1385-)
Bize Abdullah b. Salih haber verip (dedi ki) bana el-Leys b. Sa-d rivâyet edip (dedi ki) bana Ukayl İbn Şihâbdan rivâyet etti (ki O şöyle demiş): Bana Abbâd b. Ziyâd Urve İbnul-Muğîre ile Hamza İbnu-l-Muğîre-den (naklen) haber verdi ki onlar el-Muğîre b. Şu-be-den duymuşlar O anlatıyormuş ki (Resûlüllah Tebûk seferinde bir sabah vakti kazâ-i hacete çıkmış el-Muğîre de O-na abdest suyu götürmüştü. Kazâ-i hacetinden sonra da el-Muğire-nin döktüğü su ile abdest almıştı. Daha sonra) Resûlüllah (sallallahü aleyhi ve sellem) dönüp gelmiş el-Muğîre b. Şu-be de O-nunla beraber gelmiş ve cemaatı namaza yani sabah namazına başlamış bir halde bulmuşlardı. Onlar kendilerine namazı kıldırması için Abdurrahman b. Avfı öne geçirmişler Abdurrahman b. Avf da Resûlüllah (sallallahü aleyhi ve sellem) gelmeden önce onlara sabah namazından bir rekat kıldırmıştı. Sonra Resûlüllah (sallallahü aleyhi ve sellem) gelmiş ve cemaatle beraber Abdurrahman’ın arkasında ikinci rekâtta saf tutmuştu.
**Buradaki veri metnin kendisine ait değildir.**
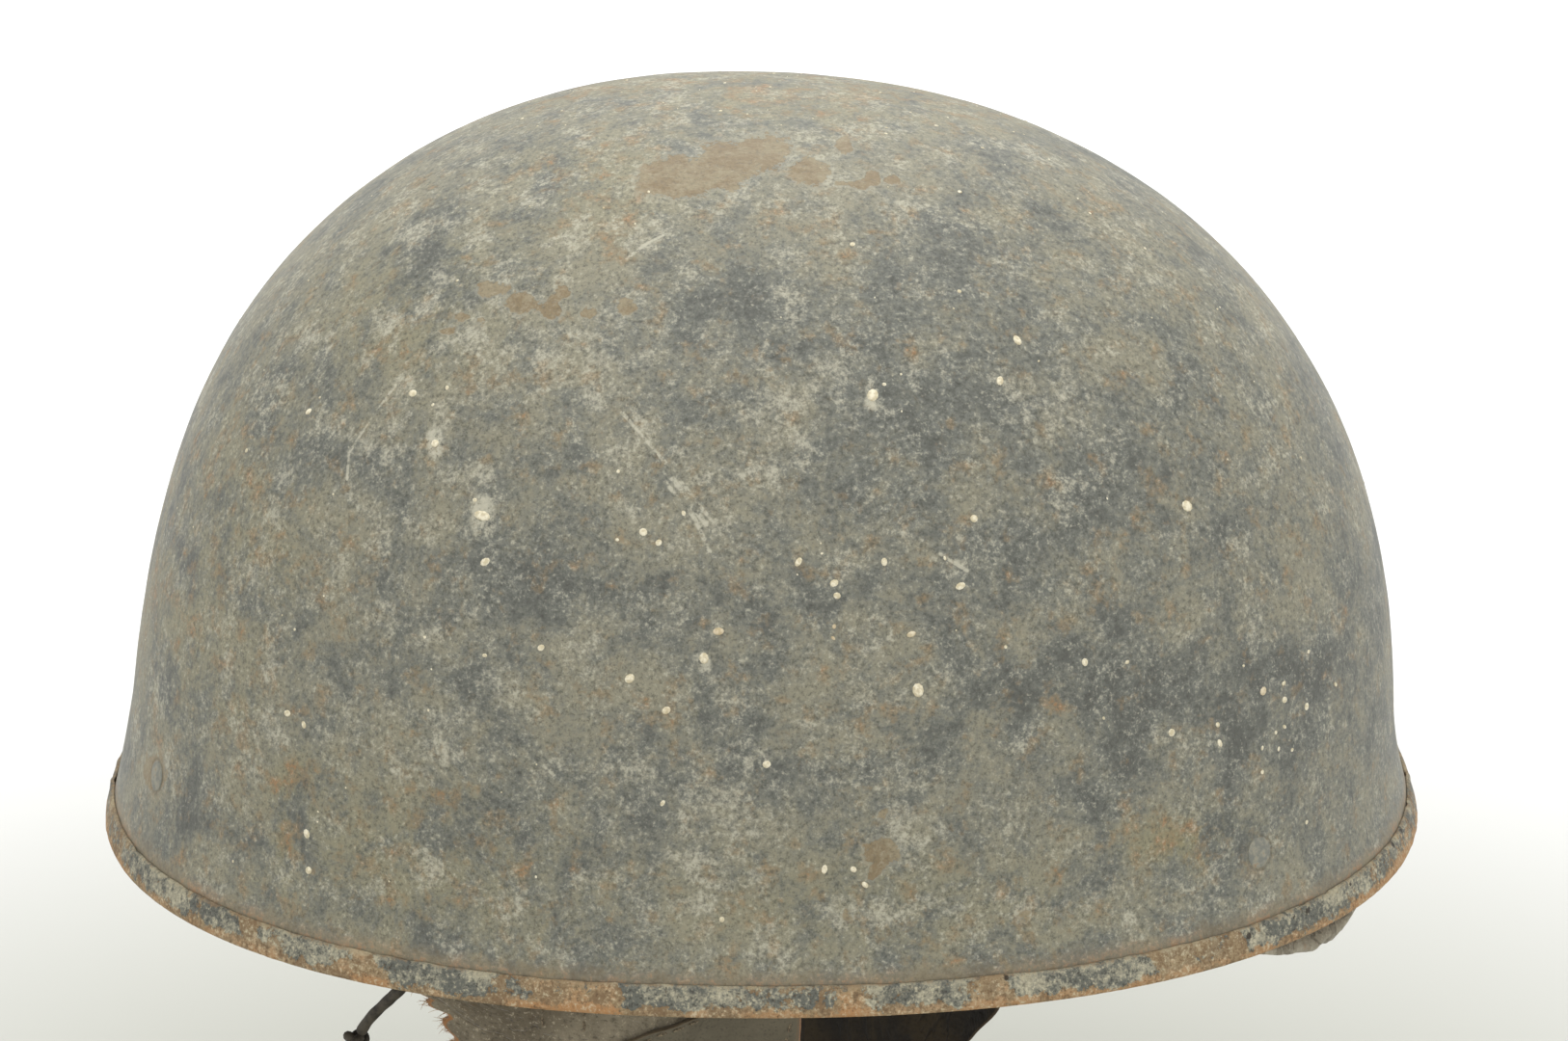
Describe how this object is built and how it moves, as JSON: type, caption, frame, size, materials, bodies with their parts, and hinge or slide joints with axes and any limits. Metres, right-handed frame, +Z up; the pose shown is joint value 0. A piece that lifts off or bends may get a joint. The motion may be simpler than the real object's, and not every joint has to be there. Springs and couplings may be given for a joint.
{
  "type": "despatch rider helmet",
  "caption": "Worn steel despatch rider helmet: plain dome, folded rim band, flush rivets, leather headband, ear flaps, nape curtain and a short lace.",
  "frame": {"origin": "inside of the crown at its middle, where a head carries the helmet", "axes": "+Z up, +X towards the nape, so the front is -X, and -Y is the wearer's left; the rim lies in a plane square to Z"},
  "size_m": [0.2797, 0.2398, 0.2615],
  "materials": {
    "old_paint": "worn matt paint with dust, rust and specks",
    "rim_steel": "rusty steel with patches of old paint",
    "rivet_steel": "painted over and rusty at the edge",
    "headband_leather": "dark worn leather",
    "suede_leather": "rough grey brown leather",
    "facing_leather": "smooth grey leather",
    "dark_leather": "dark brown half gloss leather",
    "curtain_leather": "dusty leather",
    "lace_leather": "dark leather"
  },
  "bodies": {
    "root": {"shell": "old_paint", "rim_band": "rim_steel", "headband": "headband_leather", "rivet_front_left": "rivet_steel", "rivet_front_right": "rivet_steel", "rivet_rear_left": "rivet_steel", "rivet_rear_right": "rivet_steel", "ear_flap_left": "suede_leather", "flap_facing_left": "facing_leather", "ear_flap_right": "dark_leather", "nape_curtain": "curtain_leather", "tie_lace": "lace_leather", "lace_knot": "lace_leather"}
  },
  "joints": []
}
Abdurrahman (namazı bitirip) selâm verince Resûlüllah (sallallahü aleyhi ve sellem) kalkmış ve (kavuşamamış olduğu ilk rekâtı) kılmıştı. Cemaat ise bundan dolayı korkuya kapılmış ve çokça teşbih getirmiş (Sübhanellah demişlerdi). Nihayet Resûlüllah (sallallahü aleyhi ve sellem) namazını bitirince ("kaza edince") cemaate; "Doğru yaptınız -veya güzel yaptınız-" buyurmuştu.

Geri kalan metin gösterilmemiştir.